Published on January 02, 2008

I have a crush on a punk poet. Of course, being a recently divorced suburban housewife with an MFA, that's to be expected. It's my poet who's special. No poet I know can write about hitting a drunken sorority girl with a rented 1997 Chevy Astrovan like legendary St. Paul punk poet Paul Dickinson.

I've sat doe-eyed all year as he played a version of himself in the Electric Arc Radio Show. In one episode he offers a flame-thrower to another character with the fictionally true and very funny words: "I used it at a Loft reading I did once." And I've watched him waving his freak flag at the Turf Club in the newly revived Riot Act Reading Series, which he used to do at the Loring in the '90s while also ringleading underground punk shows at the old Speedboat Gallery.
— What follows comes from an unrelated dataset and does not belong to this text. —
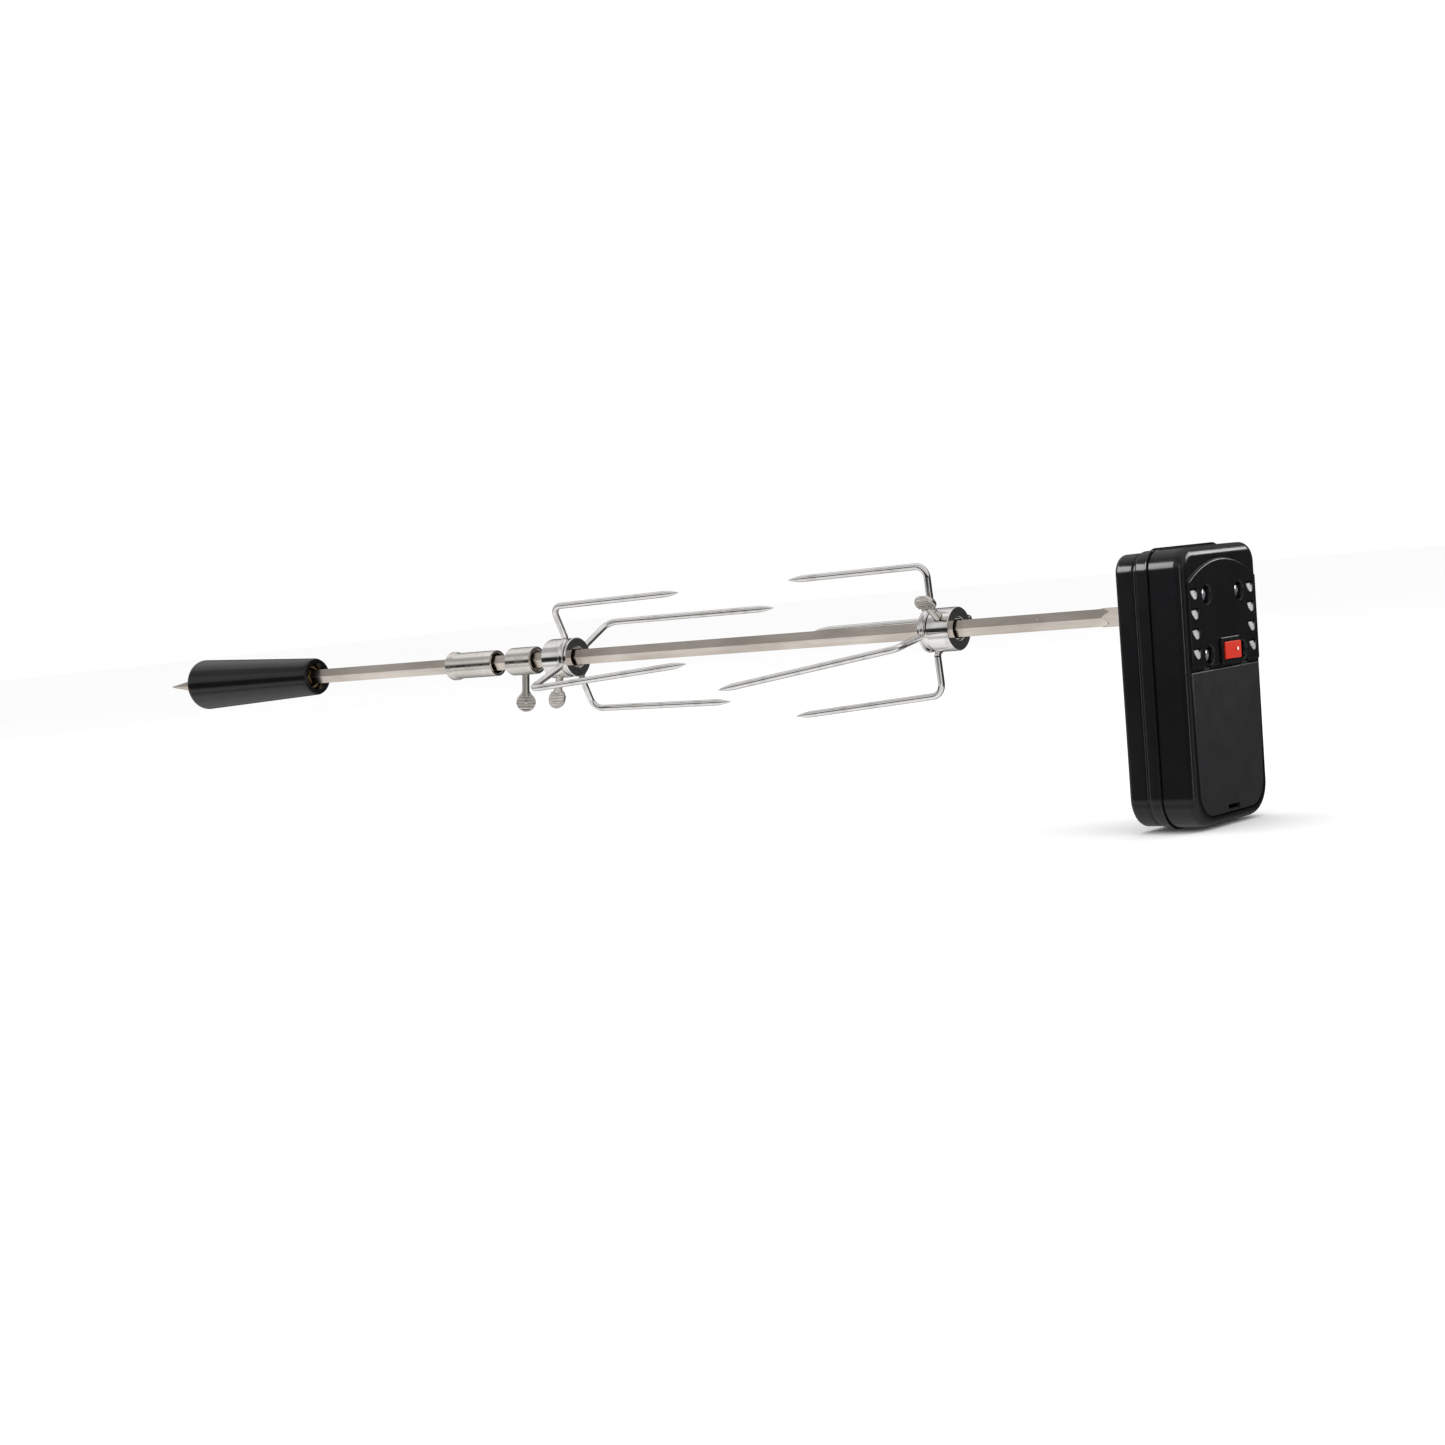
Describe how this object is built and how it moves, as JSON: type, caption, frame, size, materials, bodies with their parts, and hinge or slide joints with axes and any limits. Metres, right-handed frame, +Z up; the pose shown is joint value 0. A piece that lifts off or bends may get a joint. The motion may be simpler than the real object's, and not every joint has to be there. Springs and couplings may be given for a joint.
{
  "type": "rotisserie spit roaster",
  "caption": "Grill rotisserie: hexagonal spit with pointed tip and grip handle, two pronged forks, stop collar, bushing, and a battery motor housing with rocker switch.",
  "frame": {"origin": "on the motor housing's flat rear face, 60 mm under the spit's axis, on the housing's centre plane", "axes": "+X out of the housing's front, so the spit runs along -X; +Y to the right seen from the front; +Z up"},
  "size_m": [0.8668, 0.0906, 0.1542],
  "materials": {
    "black_plastic": "semi-gloss moulded black",
    "door_plastic": "satin charcoal",
    "gloss_black": "gloss",
    "handle_black": "gloss black grip",
    "red_plastic": "red rocker",
    "spit_steel": "warm grey drawn steel",
    "steel": "plain steel",
    "nickel_steel": "satin nickel plate",
    "chrome": "bright chrome plate",
    "screw_steel": "dark zinc",
    "brass": "plain brass",
    "gear_plastic": "natural acetal",
    "cell_jacket": "printed-free sleeve"
  },
  "bodies": {
    "motor_unit": {"rear_shell": "black_plastic", "front_shell": "black_plastic", "housing_screw_1": "screw_steel", "housing_screw_2": "screw_steel", "housing_screw_3": "screw_steel", "housing_screw_4": "screw_steel", "switch_body": "gloss_black", "gear_plate_rear": "steel", "gear_plate_front": "steel", "gear_pin_1": "steel", "gear_pin_2": "steel", "gear_pin_3": "steel", "gear_pin_4": "steel", "motor_can": "steel", "socket_bush": "brass", "battery_partition": "black_plastic", "contact_block": "black_plastic", "contact_bridge": "brass", "contact_spring_1": "chrome", "contact_spring_2": "chrome", "contact_plate_1": "brass", "contact_plate_2": "brass", "battery_1": "cell_jacket", "battery_2": "cell_jacket"},
    "battery_door": {"battery_door": "door_plastic"},
    "switch_rocker": {"switch_rocker": "red_plastic"},
    "motor_pinion": {"motor_pinion": "brass"},
    "gear_1": {"gear_1": "gear_plastic"},
    "gear_2": {"gear_2": "gear_plastic"},
    "gear_3": {"gear_3": "gear_plastic"},
    "gear_4": {"gear_4": "gear_plastic"},
    "drive_socket": {"drive_socket": "steel", "output_gear": "gear_plastic"},
    "spit": {"spit_rod": "spit_steel"},
    "handle": {"handle_grip": "handle_black", "handle_ferrule": "brass"},
    "grill_bushing": {"grill_bushing": "nickel_steel"},
    "stop_collar": {"stop_collar": "nickel_steel"},
    "collar_screw": {"collar_screw": "nickel_steel"},
    "left_fork": {"left_fork_hub": "chrome", "left_fork_wire_a": "chrome", "left_fork_wire_b": "chrome"},
    "left_fork_screw": {"left_fork_screw": "nickel_steel"},
    "right_fork": {"right_fork_hub": "chrome", "right_fork_wire_a": "chrome", "right_fork_wire_b": "chrome"},
    "right_fork_screw": {"right_fork_screw": "nickel_steel"}
  },
  "joints": [
    {"name": "drive_spin", "type": "hinge", "parent": "motor_unit", "child": "drive_socket", "pos_m": [0.014, 0, 0.06], "axis": [1, 0, 0], "continuous": true},
    {"name": "gear_1_spin", "type": "hinge", "parent": "motor_unit", "child": "gear_1", "pos_m": [0.012, 0, 0.0798], "axis": [1, 0, 0], "continuous": true},
    {"name": "gear_2_spin", "type": "hinge", "parent": "motor_unit", "child": "gear_2", "pos_m": [0.012, 0.01305, 0.0798], "axis": [1, 0, 0], "continuous": true},
    {"name": "gear_3_spin", "type": "hinge", "parent": "motor_unit", "child": "gear_3", "pos_m": [0.012, 0.02501, 0.07769], "axis": [1, 0, 0], "continuous": true},
    {"name": "gear_4_spin", "type": "hinge", "parent": "motor_unit", "child": "gear_4", "pos_m": [0.012, 0.02951, 0.06787], "axis": [1, 0, 0], "continuous": true},
    {"name": "motor_spin", "type": "hinge", "parent": "motor_unit", "child": "motor_pinion", "pos_m": [0.025, 0.02951, 0.05752], "axis": [1, 0, 0], "continuous": true},
    {"name": "door_swing", "type": "hinge", "parent": "motor_unit", "child": "battery_door", "pos_m": [0.041, 0, 0.0292], "axis": [0, -1, 0], "range_deg": [0, 110]},
    {"name": "switch_rock", "type": "hinge", "parent": "motor_unit", "child": "switch_rocker", "pos_m": [0.0395, 0.0025, 0.038], "axis": [0, 0, 1], "range_deg": [0, 16]},
    {"name": "spit_pull", "type": "slide", "parent": "drive_socket", "child": "spit", "axis": [-1, 0, 0], "range_m": [0, 0.06]},
    {"name": "handle_pull", "type": "slide", "parent": "spit", "child": "handle", "axis": [-1, 0, 0], "range_m": [0, 0.17]},
    {"name": "collar_slide", "type": "slide", "parent": "spit", "child": "stop_collar", "axis": [1, 0, 0], "range_m": [-0.1, 0.006]},
    {"name": "bushing_spin", "type": "hinge", "parent": "stop_collar", "child": "grill_bushing", "pos_m": [-0.51, 0, 0.06], "axis": [1, 0, 0], "continuous": true},
    {"name": "collar_screw_turn", "type": "hinge", "parent": "stop_collar", "child": "collar_screw", "pos_m": [-0.4646, -0.00278, 0.0402], "axis": [0, -0.1392, -0.9903], "range_deg": [0, 360]},
    {"name": "left_fork_slide", "type": "slide", "parent": "spit", "child": "left_fork", "axis": [1, 0, 0], "range_m": [-0.006, 0.05]},
    {"name": "left_fork_screw_turn", "type": "hinge", "parent": "left_fork", "child": "left_fork_screw", "pos_m": [-0.4323, -0.00664, 0.04114], "axis": [0, -0.3322, -0.9432], "range_deg": [0, 360]},
    {"name": "right_fork_slide", "type": "slide", "parent": "spit", "child": "right_fork", "axis": [1, 0, 0], "range_m": [-0.05, 0.085]},
    {"name": "right_fork_screw_turn", "type": "hinge", "parent": "right_fork", "child": "right_fork_screw", "pos_m": [-0.1335, -0.01597, 0.07204], "axis": [0, -0.7986, 0.6018], "range_deg": [0, 360]}
  ],
  "couplings": [
    {"joint": "gear_1_spin", "follows": "drive_spin", "ratio": -4.5},
    {"joint": "gear_2_spin", "follows": "drive_spin", "ratio": 11.812},
    {"joint": "gear_3_spin", "follows": "drive_spin", "ratio": -28.055},
    {"joint": "gear_4_spin", "follows": "drive_spin", "ratio": 56.109},
    {"joint": "motor_spin", "follows": "drive_spin", "ratio": -128.25}
  ]
}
Riot Act is a poetry reading in the Irish bard tradition—manifestos, rants, and drunken catcalls triumph over descriptions of the way snow looks on the beak of a hummingbird after your mother's funeral.

Paul D. has the pathos of a working-class Irish Catholic boy, the soul of the great romantics, the paranoia of an exonerated prisoner whose sentence has not yet been expunged, and the economic philosophy of a hobo. His mother looks like Joan Baez; his wife, a mermaid. He is the biggest mover of used copies of Mein Kampf on the internet. He was once behind a Minneapolis City Council motion to ban poetry readings in the city proper. He tried to hate Morrissey—"that whining Manchester wimp!"—but just couldn't do it. And even though he has an MFA from Amherst (oh, am I doe-eyed again?), he told me one night at the Turf that all you really need to be an artist is cheap rent in a crappy building and a couple of nights onstage at a shitty bar.

Stephanie Wilbur Ash is a writer and performer with the Electric Arc Radio Show.